A Little Guidance on the Child Status Protection Act (“CSPA”) –Part 3 of 3

The CSPA protects Derivative children of Employment-Based preference categories

As mentioned in my previous article, new guidelines issued by the USCIS make the CSPA retroactive to petitions filed prior to August 6, 2002. In addition to applying to children of U.S. Citizens and children of permanent residents, the CSPA also applies to children of beneficiaries of employment-based visas. As a derivative, the child of a beneficiary of an I-140 petition (Immigrant Petition for Alien Worker) is eligible for an immigrant visa number at the same time and under the same preference category as his/her parent. Prior to the CSPA, if a child turned twenty-one (21) prior to being issued an immigrant visa or obtaining approval of an adjustment of status application, the child would “age-out” and would lose eligibility for a green card based on his/her parent’s application.

Again, we must calculate the “CSPA age” of the child in order to determine if they qualify for benefits under the CSPA. First, you must determine the age of the child when the petition was filed, and the approximate date the child will be when a visa becomes available (when your priority date becomes current).

For instance, if you are the beneficiary of an employment-based third preference I-140 petition, as a citizen of India, with a priority date of March 1, 2005, your child would automatically have the same priority date. At the time of filing, your child was 16 years old. Once again you would have to review the State Department’s monthly Visa Bulletin to determine whether or not your priority date is current. Currently, there is a backlog for the employment-based third preference category for citizens of India. Accordingly, applicants currently have a wait of approximately seven (7) years before a visa number will become available. The State Department is currently processing cases for applicants with a priority date of November 1, 2001. Therefore, by the time the visa number will be available, your child will be 23 years old. Then, you must subtract from that age, the result of a second formula.

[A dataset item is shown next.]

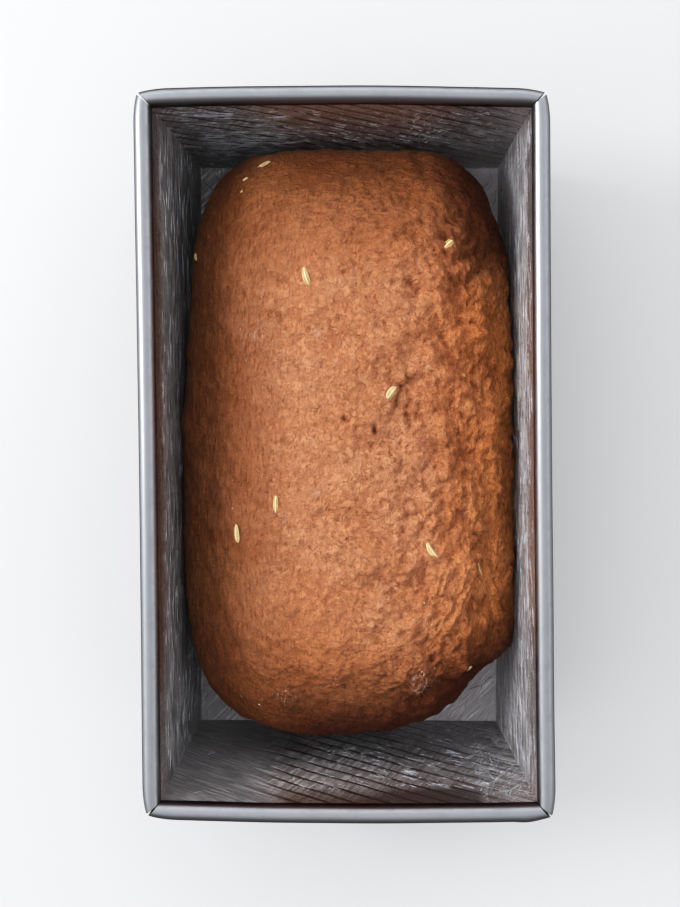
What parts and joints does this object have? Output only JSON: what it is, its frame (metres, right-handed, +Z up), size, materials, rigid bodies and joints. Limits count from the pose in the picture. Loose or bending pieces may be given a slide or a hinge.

The second formula requires you must determine the elapsed time between the date the petition was filed, and the date that the petition was approved.

Accordingly, the I-140 petition was filed on March 1, 2005, and then approved on March 27, 2006. The computation of those two dates would be a period of approximately 1 year. This only brings your child’s age down to 22. (23 years of age – 1year = 22) Therefore, your child has “aged-out” even with the help of the CSPA. Retrogression of employment-based visa numbers has severely limited the ability of the CSPA to help the derivative children of employment-based petitions.

If the facts were different, and your child did not “age-out”, he/she would still have to apply for permanent residence within one year of the priority date being current in order to be protected under the CSPA. Otherwise, the child would “age-out” and subsequently be denied.